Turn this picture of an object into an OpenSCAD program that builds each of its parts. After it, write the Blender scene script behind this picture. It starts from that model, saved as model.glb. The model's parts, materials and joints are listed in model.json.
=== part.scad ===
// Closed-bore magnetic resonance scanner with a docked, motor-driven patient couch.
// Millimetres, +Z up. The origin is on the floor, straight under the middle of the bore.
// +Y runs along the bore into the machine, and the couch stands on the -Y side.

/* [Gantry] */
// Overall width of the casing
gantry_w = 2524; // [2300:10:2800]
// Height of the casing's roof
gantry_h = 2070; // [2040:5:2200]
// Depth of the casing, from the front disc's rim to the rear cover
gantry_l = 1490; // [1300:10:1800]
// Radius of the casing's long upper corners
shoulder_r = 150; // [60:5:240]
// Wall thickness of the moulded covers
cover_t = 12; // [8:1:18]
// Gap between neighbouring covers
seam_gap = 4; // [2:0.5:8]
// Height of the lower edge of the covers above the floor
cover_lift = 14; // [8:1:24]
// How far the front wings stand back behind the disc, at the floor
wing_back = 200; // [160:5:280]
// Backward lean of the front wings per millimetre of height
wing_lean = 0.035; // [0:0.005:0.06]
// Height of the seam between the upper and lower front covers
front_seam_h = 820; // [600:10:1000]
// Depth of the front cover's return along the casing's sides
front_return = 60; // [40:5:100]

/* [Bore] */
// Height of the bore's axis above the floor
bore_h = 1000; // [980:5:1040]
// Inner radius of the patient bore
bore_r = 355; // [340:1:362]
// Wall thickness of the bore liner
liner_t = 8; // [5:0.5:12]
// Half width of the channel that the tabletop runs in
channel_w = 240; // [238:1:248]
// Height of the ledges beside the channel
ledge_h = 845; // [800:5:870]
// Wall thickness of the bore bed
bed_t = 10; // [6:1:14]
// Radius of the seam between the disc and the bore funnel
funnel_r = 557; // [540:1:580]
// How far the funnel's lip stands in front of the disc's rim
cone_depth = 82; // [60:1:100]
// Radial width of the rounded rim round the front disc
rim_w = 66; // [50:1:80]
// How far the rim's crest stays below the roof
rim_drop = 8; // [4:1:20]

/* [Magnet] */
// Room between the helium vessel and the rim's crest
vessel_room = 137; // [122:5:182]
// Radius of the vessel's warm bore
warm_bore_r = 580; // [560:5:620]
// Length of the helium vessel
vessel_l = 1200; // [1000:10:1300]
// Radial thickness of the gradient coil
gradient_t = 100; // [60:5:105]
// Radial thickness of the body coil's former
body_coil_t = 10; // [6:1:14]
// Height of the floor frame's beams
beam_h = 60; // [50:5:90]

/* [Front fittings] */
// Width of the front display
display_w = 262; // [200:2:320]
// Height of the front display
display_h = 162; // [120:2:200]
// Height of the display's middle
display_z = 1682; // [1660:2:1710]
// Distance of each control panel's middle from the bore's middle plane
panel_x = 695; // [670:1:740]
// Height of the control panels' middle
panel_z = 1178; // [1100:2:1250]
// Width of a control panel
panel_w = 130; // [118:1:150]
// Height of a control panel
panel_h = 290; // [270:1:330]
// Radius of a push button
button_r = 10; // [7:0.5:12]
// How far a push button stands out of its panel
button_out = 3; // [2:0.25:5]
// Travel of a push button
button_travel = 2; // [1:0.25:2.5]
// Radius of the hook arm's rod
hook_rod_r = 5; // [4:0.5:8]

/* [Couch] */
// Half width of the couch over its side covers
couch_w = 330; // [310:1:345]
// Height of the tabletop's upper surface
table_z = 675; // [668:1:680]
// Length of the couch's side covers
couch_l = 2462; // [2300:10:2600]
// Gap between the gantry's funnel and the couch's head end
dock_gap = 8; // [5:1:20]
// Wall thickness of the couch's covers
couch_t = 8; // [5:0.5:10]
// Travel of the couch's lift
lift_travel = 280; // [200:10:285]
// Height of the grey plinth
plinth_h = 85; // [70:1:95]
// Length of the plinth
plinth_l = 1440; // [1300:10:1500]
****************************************
### What you need to do
Go through the material line by line. Show each line that contains the string "behind".

### Complete output
Turn this picture of an object into an OpenSCAD program that builds each of its parts. After it, write the Blender scene script behind this picture. It starts from that model, saved as model.glb. The model's parts, materials and joints are listed in model.json.
// How far the front wings stand back behind the disc, at the floor